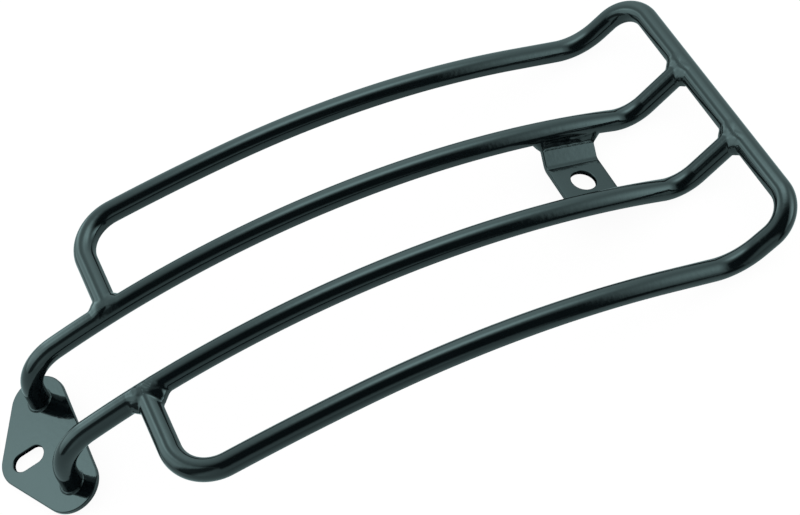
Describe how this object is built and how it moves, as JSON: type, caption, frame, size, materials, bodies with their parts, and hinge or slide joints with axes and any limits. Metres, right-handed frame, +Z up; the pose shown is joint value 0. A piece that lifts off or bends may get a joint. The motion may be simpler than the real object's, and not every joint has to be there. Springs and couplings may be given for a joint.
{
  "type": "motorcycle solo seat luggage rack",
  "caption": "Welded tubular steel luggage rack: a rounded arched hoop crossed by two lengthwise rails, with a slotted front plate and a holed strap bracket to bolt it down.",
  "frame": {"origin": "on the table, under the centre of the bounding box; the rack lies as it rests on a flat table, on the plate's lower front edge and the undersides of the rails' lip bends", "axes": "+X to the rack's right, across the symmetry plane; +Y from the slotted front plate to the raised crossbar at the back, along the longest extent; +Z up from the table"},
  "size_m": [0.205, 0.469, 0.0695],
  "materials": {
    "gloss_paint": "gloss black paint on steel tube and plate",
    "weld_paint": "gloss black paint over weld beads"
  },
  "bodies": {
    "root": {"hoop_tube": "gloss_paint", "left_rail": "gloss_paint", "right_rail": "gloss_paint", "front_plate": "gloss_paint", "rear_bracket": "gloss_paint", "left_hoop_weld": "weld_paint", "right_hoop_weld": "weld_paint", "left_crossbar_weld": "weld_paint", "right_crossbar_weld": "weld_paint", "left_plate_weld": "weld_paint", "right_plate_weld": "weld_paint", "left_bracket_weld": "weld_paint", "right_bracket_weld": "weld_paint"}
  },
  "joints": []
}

(JOB)
Reproduce the data in full, exactly as presented.

(RESULT OF THIS TASK)
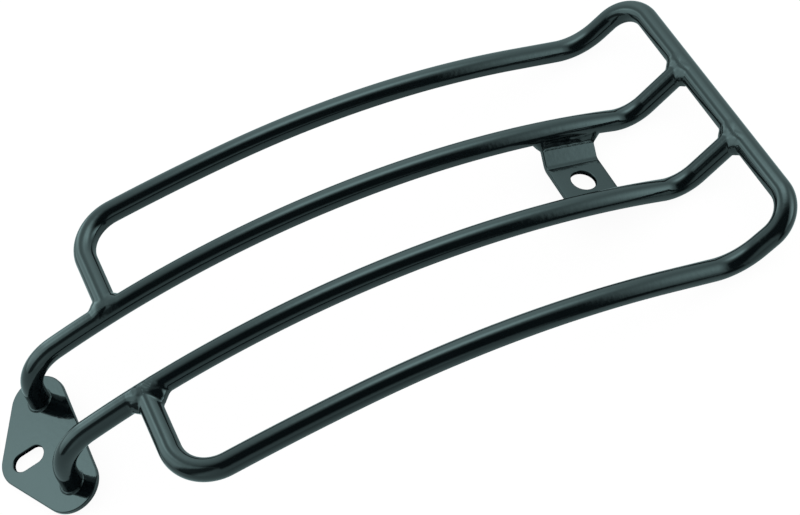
Describe how this object is built and how it moves, as JSON: type, caption, frame, size, materials, bodies with their parts, and hinge or slide joints with axes and any limits. Metres, right-handed frame, +Z up; the pose shown is joint value 0. A piece that lifts off or bends may get a joint. The motion may be simpler than the real object's, and not every joint has to be there. Springs and couplings may be given for a joint.
{
  "type": "motorcycle solo seat luggage rack",
  "caption": "Welded tubular steel luggage rack: a rounded arched hoop crossed by two lengthwise rails, with a slotted front plate and a holed strap bracket to bolt it down.",
  "frame": {"origin": "on the table, under the centre of the bounding box; the rack lies as it rests on a flat table, on the plate's lower front edge and the undersides of the rails' lip bends", "axes": "+X to the rack's right, across the symmetry plane; +Y from the slotted front plate to the raised crossbar at the back, along the longest extent; +Z up from the table"},
  "size_m": [0.205, 0.469, 0.0695],
  "materials": {
    "gloss_paint": "gloss black paint on steel tube and plate",
    "weld_paint": "gloss black paint over weld beads"
  },
  "bodies": {
    "root": {"hoop_tube": "gloss_paint", "left_rail": "gloss_paint", "right_rail": "gloss_paint", "front_plate": "gloss_paint", "rear_bracket": "gloss_paint", "left_hoop_weld": "weld_paint", "right_hoop_weld": "weld_paint", "left_crossbar_weld": "weld_paint", "right_crossbar_weld": "weld_paint", "left_plate_weld": "weld_paint", "right_plate_weld": "weld_paint", "left_bracket_weld": "weld_paint", "right_bracket_weld": "weld_paint"}
  },
  "joints": []
}